### Supplied data

— start —

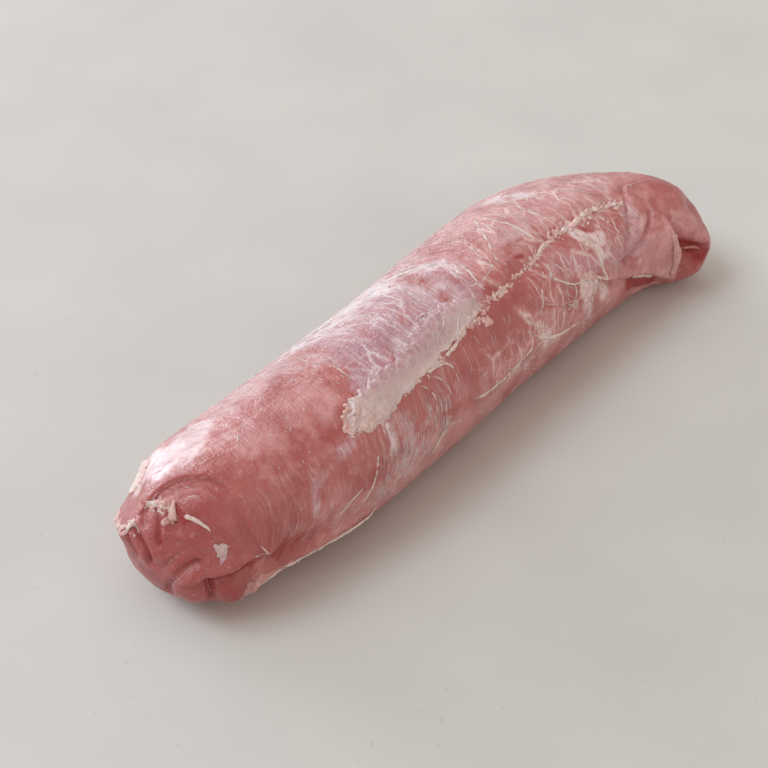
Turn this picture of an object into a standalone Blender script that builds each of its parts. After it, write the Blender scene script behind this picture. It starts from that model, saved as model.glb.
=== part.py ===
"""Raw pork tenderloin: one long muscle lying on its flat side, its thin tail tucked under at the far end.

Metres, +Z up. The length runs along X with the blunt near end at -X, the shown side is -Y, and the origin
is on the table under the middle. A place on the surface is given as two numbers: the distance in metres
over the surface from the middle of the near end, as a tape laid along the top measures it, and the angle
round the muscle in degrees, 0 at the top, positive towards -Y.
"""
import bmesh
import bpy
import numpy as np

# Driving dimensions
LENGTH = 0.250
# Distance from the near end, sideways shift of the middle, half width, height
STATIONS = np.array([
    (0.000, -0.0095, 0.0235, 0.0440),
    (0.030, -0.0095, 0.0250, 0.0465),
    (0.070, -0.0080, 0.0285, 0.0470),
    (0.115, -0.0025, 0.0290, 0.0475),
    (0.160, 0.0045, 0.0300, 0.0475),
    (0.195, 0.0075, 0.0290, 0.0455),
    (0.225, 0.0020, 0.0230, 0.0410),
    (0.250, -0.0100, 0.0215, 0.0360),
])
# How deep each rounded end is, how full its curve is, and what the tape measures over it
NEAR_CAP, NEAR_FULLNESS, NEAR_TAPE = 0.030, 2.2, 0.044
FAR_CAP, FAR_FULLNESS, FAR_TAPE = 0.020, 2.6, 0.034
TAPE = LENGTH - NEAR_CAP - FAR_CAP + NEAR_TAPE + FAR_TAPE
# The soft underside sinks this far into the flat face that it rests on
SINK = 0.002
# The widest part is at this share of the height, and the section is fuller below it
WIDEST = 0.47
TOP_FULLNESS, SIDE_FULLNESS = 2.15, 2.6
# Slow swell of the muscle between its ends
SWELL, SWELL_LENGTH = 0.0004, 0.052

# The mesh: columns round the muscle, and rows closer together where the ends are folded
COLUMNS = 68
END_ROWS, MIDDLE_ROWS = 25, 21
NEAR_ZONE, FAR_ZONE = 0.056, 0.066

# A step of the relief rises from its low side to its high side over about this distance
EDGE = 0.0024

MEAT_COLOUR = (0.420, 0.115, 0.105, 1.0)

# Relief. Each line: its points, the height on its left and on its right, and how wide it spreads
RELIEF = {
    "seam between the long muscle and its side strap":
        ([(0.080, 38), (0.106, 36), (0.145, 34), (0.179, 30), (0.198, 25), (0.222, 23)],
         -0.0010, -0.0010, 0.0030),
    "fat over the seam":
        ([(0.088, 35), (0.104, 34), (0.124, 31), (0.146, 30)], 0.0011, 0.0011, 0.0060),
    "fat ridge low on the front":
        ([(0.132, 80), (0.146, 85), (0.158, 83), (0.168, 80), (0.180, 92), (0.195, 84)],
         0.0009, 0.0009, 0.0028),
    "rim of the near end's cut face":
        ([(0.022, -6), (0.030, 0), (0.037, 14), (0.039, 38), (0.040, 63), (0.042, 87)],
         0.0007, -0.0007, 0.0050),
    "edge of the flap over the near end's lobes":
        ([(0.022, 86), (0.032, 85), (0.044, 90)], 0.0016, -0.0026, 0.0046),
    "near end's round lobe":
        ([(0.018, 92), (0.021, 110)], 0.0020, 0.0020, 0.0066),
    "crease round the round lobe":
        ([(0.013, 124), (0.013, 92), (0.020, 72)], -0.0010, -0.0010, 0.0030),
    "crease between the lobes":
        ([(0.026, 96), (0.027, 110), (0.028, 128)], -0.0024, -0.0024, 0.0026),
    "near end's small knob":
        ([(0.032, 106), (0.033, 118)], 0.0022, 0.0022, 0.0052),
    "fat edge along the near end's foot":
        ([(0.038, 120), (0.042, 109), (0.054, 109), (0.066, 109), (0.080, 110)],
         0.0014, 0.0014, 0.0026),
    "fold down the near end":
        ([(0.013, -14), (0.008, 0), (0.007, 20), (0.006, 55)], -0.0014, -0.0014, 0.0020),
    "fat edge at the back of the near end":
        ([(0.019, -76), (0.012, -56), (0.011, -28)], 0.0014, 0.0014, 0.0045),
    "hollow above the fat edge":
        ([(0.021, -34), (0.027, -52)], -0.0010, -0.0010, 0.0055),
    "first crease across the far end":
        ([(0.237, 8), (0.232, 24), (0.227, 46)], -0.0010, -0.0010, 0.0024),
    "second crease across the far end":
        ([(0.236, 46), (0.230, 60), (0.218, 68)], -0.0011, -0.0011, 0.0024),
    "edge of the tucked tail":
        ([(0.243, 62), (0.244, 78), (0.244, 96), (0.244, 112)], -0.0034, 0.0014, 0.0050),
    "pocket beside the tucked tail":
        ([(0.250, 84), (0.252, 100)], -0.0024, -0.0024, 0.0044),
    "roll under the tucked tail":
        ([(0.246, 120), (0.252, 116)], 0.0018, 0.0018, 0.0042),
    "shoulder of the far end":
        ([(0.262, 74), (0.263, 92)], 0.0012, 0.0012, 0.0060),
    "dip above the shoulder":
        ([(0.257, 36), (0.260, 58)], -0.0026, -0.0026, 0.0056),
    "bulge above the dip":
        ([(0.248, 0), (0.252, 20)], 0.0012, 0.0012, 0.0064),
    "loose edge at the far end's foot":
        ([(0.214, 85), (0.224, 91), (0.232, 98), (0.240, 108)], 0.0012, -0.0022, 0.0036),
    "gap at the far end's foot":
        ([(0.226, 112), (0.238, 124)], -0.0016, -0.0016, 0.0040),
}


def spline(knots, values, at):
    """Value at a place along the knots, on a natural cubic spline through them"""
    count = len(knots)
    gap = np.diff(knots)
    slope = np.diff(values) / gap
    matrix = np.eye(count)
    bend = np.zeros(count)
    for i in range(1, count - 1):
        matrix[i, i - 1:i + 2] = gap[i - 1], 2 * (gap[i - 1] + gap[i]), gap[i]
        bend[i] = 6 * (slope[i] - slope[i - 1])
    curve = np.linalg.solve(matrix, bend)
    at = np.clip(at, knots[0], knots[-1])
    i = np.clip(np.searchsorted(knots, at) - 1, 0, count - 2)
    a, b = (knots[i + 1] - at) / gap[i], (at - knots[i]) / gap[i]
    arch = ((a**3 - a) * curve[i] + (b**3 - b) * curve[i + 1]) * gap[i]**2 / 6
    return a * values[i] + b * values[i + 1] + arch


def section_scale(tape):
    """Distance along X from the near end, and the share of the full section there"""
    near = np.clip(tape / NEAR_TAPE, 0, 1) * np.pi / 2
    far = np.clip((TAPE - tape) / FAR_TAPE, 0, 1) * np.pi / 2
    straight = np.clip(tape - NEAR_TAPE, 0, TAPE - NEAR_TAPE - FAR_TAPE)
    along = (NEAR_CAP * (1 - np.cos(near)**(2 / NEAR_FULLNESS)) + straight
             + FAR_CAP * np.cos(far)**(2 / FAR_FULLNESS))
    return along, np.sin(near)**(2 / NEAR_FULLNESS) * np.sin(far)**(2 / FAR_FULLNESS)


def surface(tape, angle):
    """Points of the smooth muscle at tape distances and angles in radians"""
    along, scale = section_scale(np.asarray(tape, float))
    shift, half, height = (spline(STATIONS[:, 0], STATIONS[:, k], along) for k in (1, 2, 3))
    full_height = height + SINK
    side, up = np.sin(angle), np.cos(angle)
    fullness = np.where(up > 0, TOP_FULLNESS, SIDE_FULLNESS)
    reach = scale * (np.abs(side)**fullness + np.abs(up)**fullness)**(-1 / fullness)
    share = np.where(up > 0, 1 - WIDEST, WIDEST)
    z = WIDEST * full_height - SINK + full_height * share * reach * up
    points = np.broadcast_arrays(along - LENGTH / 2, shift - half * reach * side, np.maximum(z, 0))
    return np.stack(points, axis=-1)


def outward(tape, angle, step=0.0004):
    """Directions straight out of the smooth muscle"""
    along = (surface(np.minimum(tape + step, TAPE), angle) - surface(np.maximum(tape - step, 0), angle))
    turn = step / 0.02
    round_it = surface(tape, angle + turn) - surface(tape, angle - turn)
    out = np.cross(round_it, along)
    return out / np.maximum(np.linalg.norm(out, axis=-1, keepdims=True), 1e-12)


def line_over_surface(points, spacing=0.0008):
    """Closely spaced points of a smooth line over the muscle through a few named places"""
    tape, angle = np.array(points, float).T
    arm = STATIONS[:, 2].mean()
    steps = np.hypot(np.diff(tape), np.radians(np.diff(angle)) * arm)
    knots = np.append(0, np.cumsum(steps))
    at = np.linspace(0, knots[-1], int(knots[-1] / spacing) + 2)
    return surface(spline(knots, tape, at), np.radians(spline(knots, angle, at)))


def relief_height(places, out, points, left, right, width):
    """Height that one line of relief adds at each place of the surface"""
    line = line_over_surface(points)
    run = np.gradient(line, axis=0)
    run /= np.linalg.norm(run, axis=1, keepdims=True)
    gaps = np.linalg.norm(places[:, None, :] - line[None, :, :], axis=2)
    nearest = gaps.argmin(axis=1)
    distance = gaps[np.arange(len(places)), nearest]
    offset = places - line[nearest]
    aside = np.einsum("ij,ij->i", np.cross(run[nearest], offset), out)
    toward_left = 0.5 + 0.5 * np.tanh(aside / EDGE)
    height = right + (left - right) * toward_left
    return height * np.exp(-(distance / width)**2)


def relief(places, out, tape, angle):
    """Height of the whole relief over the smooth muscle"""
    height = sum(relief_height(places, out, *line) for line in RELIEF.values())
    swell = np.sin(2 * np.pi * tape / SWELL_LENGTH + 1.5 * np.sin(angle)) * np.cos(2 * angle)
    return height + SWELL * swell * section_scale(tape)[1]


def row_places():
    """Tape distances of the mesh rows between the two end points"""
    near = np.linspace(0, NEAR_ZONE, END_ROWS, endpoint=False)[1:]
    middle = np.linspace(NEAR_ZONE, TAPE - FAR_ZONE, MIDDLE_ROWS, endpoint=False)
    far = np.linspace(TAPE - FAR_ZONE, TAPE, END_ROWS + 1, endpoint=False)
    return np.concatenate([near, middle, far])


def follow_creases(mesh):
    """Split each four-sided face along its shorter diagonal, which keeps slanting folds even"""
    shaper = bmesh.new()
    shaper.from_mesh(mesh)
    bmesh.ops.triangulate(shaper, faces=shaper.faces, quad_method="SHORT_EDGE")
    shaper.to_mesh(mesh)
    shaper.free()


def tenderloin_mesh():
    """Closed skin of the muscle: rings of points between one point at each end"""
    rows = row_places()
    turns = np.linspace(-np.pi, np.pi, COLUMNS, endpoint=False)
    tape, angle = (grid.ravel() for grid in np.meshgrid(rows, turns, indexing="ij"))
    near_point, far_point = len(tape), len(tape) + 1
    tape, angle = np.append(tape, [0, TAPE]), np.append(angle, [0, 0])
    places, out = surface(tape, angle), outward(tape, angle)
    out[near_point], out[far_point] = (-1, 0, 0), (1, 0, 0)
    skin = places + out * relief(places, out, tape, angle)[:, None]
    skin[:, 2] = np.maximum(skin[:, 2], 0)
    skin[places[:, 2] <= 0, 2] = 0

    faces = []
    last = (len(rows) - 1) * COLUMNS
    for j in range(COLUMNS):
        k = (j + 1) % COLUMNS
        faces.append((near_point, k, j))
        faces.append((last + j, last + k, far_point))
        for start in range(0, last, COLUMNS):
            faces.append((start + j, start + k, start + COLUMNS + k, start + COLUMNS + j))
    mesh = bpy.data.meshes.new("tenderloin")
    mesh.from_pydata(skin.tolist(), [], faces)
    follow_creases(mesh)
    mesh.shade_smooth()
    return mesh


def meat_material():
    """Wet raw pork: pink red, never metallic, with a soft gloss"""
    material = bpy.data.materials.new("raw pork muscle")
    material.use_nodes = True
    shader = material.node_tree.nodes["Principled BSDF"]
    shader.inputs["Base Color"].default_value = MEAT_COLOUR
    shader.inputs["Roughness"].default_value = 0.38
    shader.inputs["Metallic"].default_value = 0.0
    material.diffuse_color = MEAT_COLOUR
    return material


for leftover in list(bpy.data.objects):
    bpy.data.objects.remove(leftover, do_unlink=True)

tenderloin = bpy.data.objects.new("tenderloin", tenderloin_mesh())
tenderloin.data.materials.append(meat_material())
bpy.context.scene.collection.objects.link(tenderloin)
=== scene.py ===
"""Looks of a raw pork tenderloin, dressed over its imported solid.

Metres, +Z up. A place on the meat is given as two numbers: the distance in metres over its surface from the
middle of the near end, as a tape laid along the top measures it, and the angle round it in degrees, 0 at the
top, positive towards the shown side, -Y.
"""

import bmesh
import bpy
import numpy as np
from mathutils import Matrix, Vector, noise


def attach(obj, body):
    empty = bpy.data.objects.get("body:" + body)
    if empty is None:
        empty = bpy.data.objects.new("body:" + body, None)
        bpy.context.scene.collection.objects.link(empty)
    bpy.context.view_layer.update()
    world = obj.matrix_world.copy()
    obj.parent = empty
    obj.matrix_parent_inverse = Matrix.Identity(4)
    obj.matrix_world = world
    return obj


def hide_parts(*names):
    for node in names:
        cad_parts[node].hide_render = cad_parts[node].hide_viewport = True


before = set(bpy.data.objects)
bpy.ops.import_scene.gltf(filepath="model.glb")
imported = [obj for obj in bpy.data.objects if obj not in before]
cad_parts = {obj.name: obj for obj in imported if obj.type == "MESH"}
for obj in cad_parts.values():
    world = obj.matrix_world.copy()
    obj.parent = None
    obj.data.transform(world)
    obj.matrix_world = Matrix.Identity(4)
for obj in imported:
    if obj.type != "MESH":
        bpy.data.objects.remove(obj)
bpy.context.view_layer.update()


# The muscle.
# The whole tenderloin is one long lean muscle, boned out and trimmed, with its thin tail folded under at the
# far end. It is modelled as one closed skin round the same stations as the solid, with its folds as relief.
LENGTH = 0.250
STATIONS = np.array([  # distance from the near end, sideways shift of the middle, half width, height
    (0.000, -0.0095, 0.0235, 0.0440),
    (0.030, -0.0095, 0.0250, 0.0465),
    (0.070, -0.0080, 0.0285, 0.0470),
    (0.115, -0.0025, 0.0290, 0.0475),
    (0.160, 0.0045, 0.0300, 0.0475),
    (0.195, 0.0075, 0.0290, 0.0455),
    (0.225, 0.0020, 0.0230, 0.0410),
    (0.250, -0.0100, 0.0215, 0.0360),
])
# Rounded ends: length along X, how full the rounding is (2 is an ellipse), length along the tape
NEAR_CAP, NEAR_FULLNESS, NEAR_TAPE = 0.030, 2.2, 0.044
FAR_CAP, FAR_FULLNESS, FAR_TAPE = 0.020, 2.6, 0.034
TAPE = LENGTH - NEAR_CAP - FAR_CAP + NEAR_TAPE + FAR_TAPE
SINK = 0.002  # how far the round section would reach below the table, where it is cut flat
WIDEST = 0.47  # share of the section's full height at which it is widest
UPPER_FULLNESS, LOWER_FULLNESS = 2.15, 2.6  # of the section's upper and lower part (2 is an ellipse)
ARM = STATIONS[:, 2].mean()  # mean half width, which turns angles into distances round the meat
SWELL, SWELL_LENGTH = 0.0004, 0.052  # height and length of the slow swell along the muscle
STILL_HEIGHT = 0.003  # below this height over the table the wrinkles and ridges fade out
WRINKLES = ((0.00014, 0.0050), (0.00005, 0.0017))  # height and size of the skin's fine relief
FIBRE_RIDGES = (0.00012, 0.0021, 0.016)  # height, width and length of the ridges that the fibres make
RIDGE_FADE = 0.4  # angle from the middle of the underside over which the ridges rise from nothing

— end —

### Stated exercise
Take the listing above and repeat exactly the lines from the one containing "for leftover in" through the one containing "bpy.context.scene.collection.objects.link(empty)", both included.

### Solution to this task
for leftover in list(bpy.data.objects):
    bpy.data.objects.remove(leftover, do_unlink=True)

tenderloin = bpy.data.objects.new("tenderloin", tenderloin_mesh())
tenderloin.data.materials.append(meat_material())
bpy.context.scene.collection.objects.link(tenderloin)
=== scene.py ===
"""Looks of a raw pork tenderloin, dressed over its imported solid.

Metres, +Z up. A place on the meat is given as two numbers: the distance in metres over its surface from the
middle of the near end, as a tape laid along the top measures it, and the angle round it in degrees, 0 at the
top, positive towards the shown side, -Y.
"""

import bmesh
import bpy
import numpy as np
from mathutils import Matrix, Vector, noise


def attach(obj, body):
    empty = bpy.data.objects.get("body:" + body)
    if empty is None:
        empty = bpy.data.objects.new("body:" + body, None)
        bpy.context.scene.collection.objects.link(empty)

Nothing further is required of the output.